# STORED DATA:
┄┄┄┄┄┄┄┄┄┄

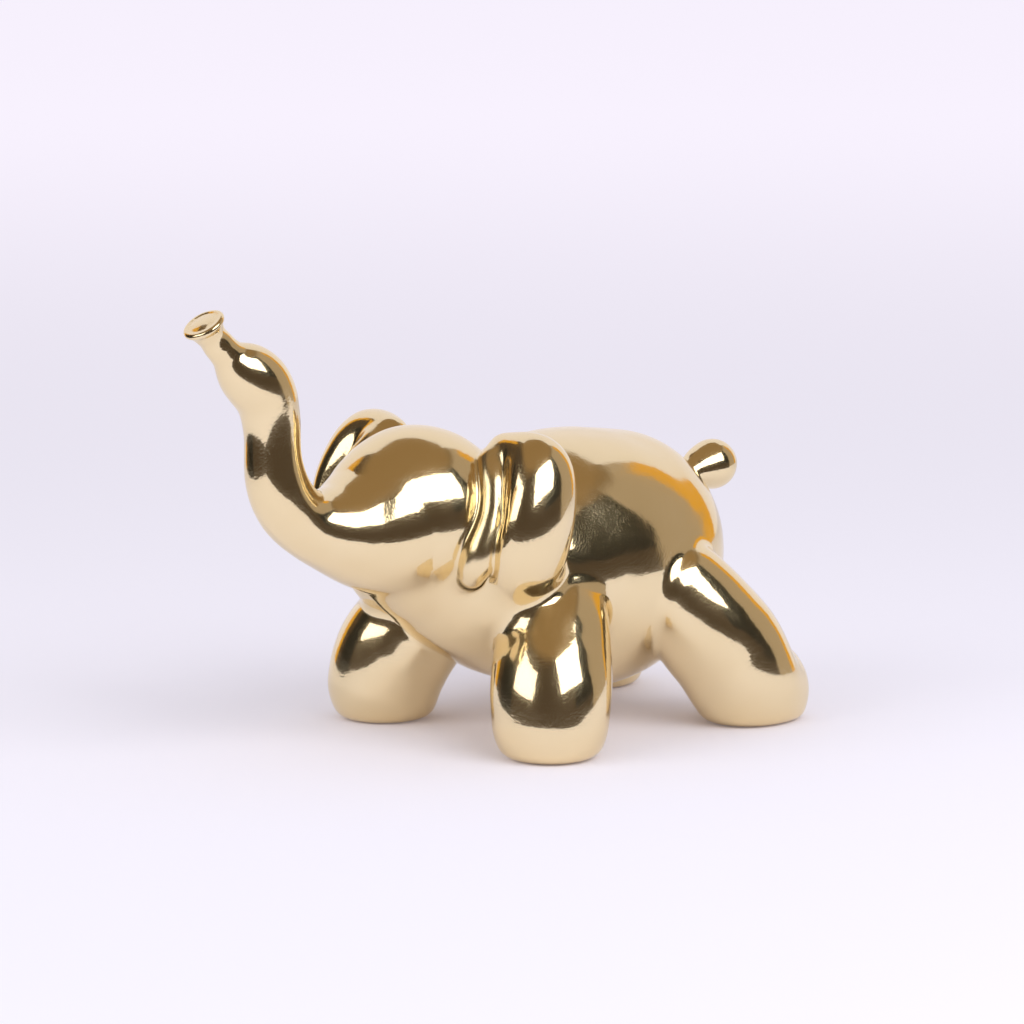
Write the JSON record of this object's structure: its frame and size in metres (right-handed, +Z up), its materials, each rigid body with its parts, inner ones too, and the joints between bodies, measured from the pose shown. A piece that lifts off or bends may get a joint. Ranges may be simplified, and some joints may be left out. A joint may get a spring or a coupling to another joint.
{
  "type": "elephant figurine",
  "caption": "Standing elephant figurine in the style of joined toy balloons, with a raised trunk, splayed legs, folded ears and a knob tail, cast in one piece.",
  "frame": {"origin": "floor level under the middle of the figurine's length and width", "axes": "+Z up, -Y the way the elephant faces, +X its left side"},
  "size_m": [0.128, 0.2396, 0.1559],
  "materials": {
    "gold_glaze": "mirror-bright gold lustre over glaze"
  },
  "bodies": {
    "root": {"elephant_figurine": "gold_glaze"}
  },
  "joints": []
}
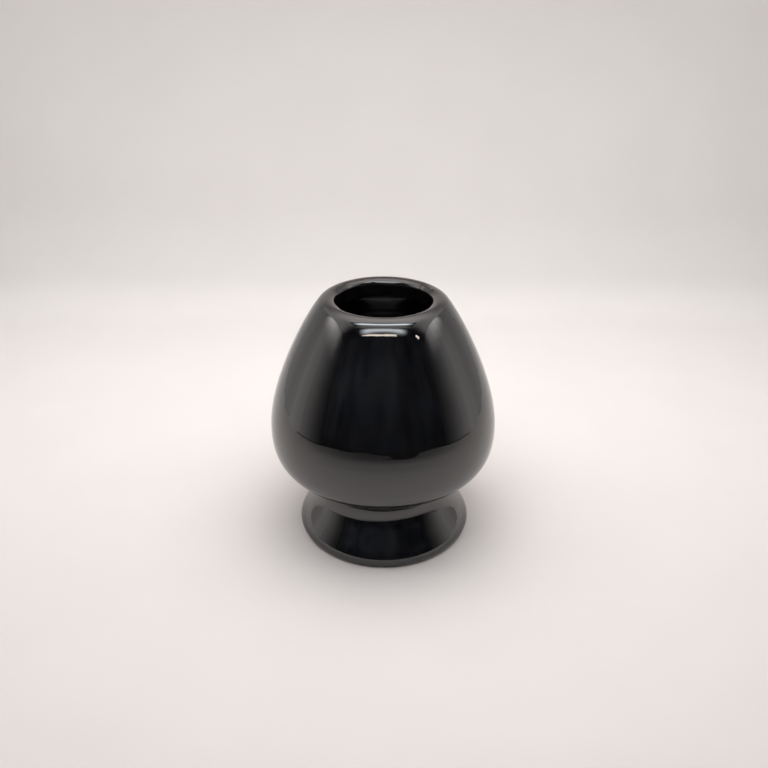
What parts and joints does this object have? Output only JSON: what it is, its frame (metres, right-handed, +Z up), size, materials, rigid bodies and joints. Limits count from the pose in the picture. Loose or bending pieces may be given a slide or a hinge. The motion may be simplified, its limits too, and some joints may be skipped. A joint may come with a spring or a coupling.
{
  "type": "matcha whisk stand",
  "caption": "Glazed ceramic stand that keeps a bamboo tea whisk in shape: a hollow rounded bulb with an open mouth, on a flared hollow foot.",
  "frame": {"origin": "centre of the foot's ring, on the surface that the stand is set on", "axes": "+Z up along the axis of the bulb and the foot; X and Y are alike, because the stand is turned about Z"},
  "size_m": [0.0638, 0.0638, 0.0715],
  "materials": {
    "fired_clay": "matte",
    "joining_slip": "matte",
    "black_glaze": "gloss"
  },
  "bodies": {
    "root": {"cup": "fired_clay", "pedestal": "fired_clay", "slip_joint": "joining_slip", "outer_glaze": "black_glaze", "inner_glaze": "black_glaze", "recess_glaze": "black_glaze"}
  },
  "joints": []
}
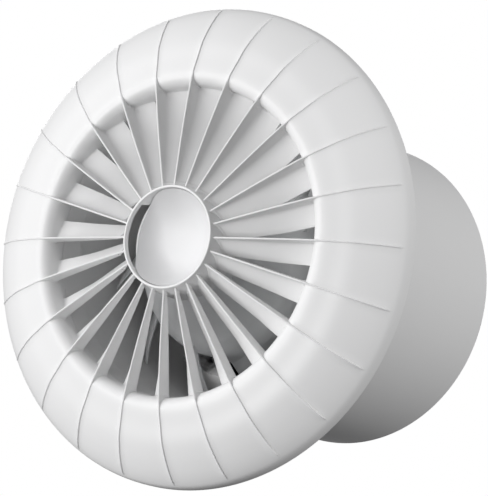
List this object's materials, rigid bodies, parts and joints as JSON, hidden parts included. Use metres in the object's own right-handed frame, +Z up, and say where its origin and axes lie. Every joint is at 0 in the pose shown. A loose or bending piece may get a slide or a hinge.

┄┄┄┄┄┄┄┄┄┄

# EXERCISE DESCRIPTION:
Quote the whole listing above, leaving nothing out.

# THE REPLY:
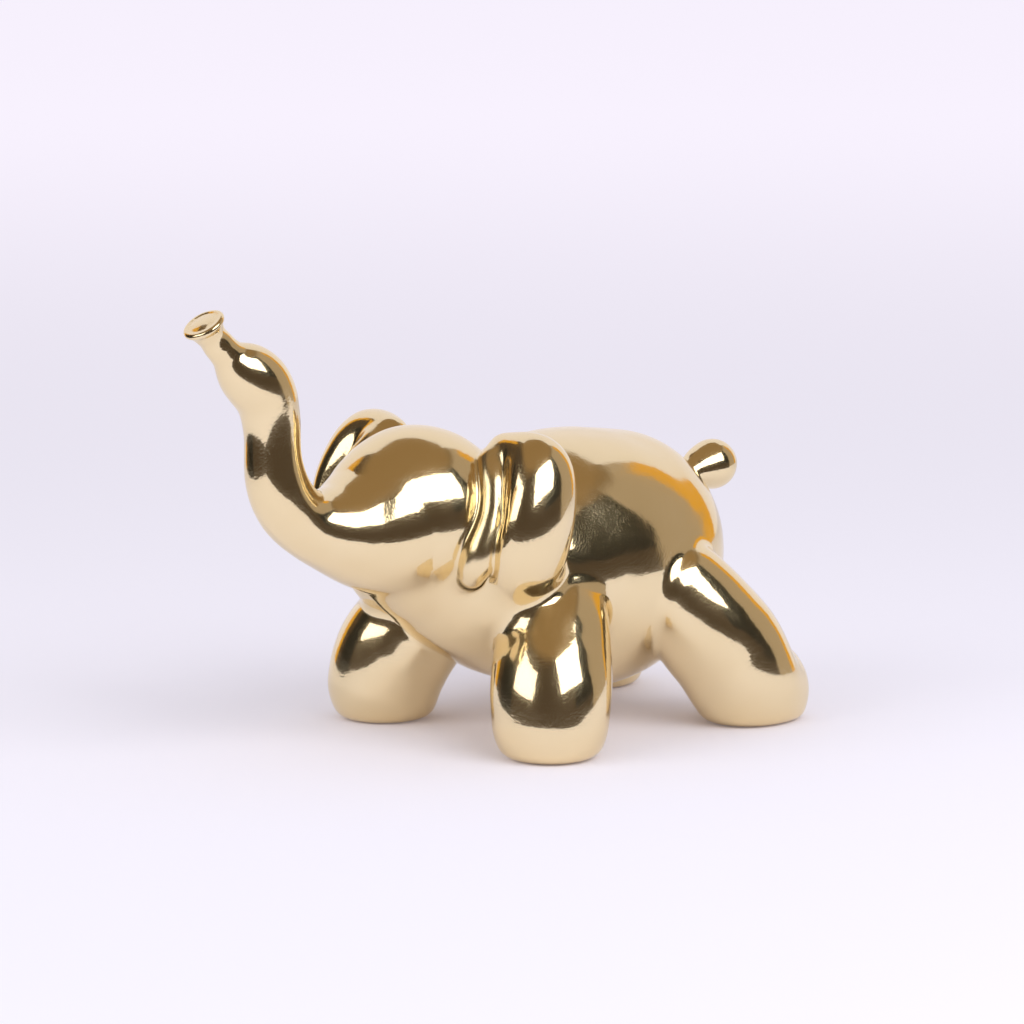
Write the JSON record of this object's structure: its frame and size in metres (right-handed, +Z up), its materials, each rigid body with its parts, inner ones too, and the joints between bodies, measured from the pose shown. A piece that lifts off or bends may get a joint. Ranges may be simplified, and some joints may be left out. A joint may get a spring or a coupling to another joint.
{
  "type": "elephant figurine",
  "caption": "Standing elephant figurine in the style of joined toy balloons, with a raised trunk, splayed legs, folded ears and a knob tail, cast in one piece.",
  "frame": {"origin": "floor level under the middle of the figurine's length and width", "axes": "+Z up, -Y the way the elephant faces, +X its left side"},
  "size_m": [0.128, 0.2396, 0.1559],
  "materials": {
    "gold_glaze": "mirror-bright gold lustre over glaze"
  },
  "bodies": {
    "root": {"elephant_figurine": "gold_glaze"}
  },
  "joints": []
}
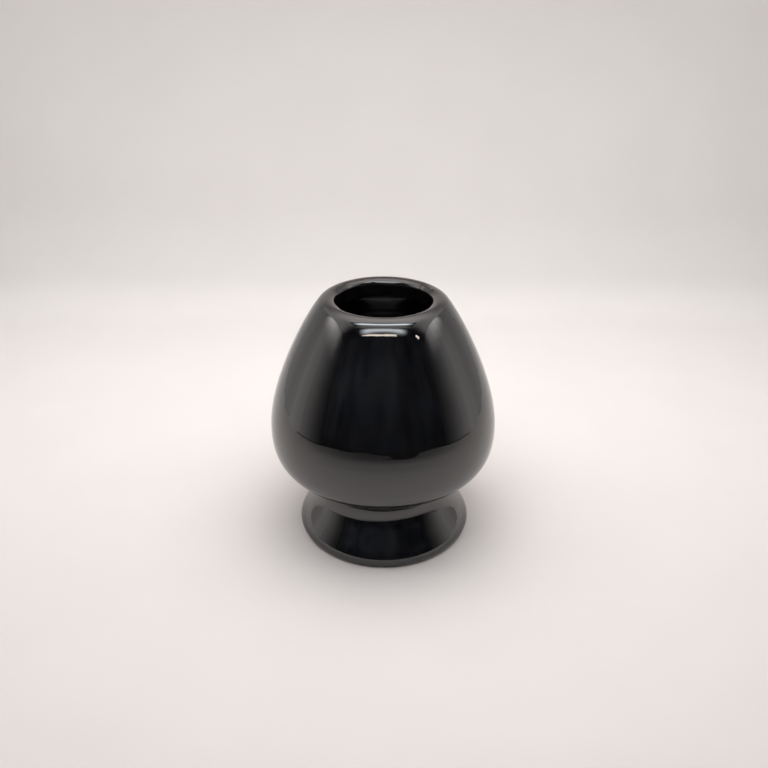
What parts and joints does this object have? Output only JSON: what it is, its frame (metres, right-handed, +Z up), size, materials, rigid bodies and joints. Limits count from the pose in the picture. Loose or bending pieces may be given a slide or a hinge. The motion may be simplified, its limits too, and some joints may be skipped. A joint may come with a spring or a coupling.
{
  "type": "matcha whisk stand",
  "caption": "Glazed ceramic stand that keeps a bamboo tea whisk in shape: a hollow rounded bulb with an open mouth, on a flared hollow foot.",
  "frame": {"origin": "centre of the foot's ring, on the surface that the stand is set on", "axes": "+Z up along the axis of the bulb and the foot; X and Y are alike, because the stand is turned about Z"},
  "size_m": [0.0638, 0.0638, 0.0715],
  "materials": {
    "fired_clay": "matte",
    "joining_slip": "matte",
    "black_glaze": "gloss"
  },
  "bodies": {
    "root": {"cup": "fired_clay", "pedestal": "fired_clay", "slip_joint": "joining_slip", "outer_glaze": "black_glaze", "inner_glaze": "black_glaze", "recess_glaze": "black_glaze"}
  },
  "joints": []
}
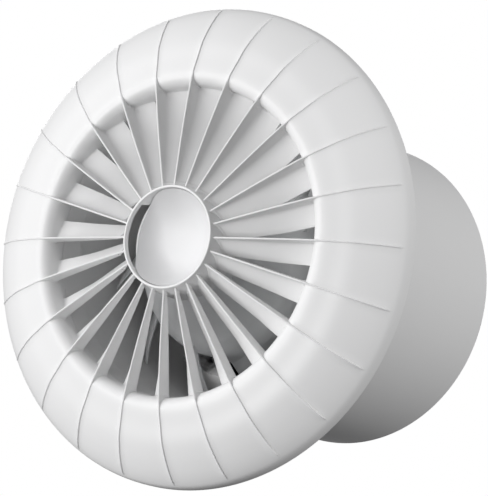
List this object's materials, rigid bodies, parts and joints as JSON, hidden parts included. Use metres in the object's own right-handed frame, +Z up, and say where its origin and axes lie. Every joint is at 0 in the pose shown. A loose or bending piece may get a slide or a hinge.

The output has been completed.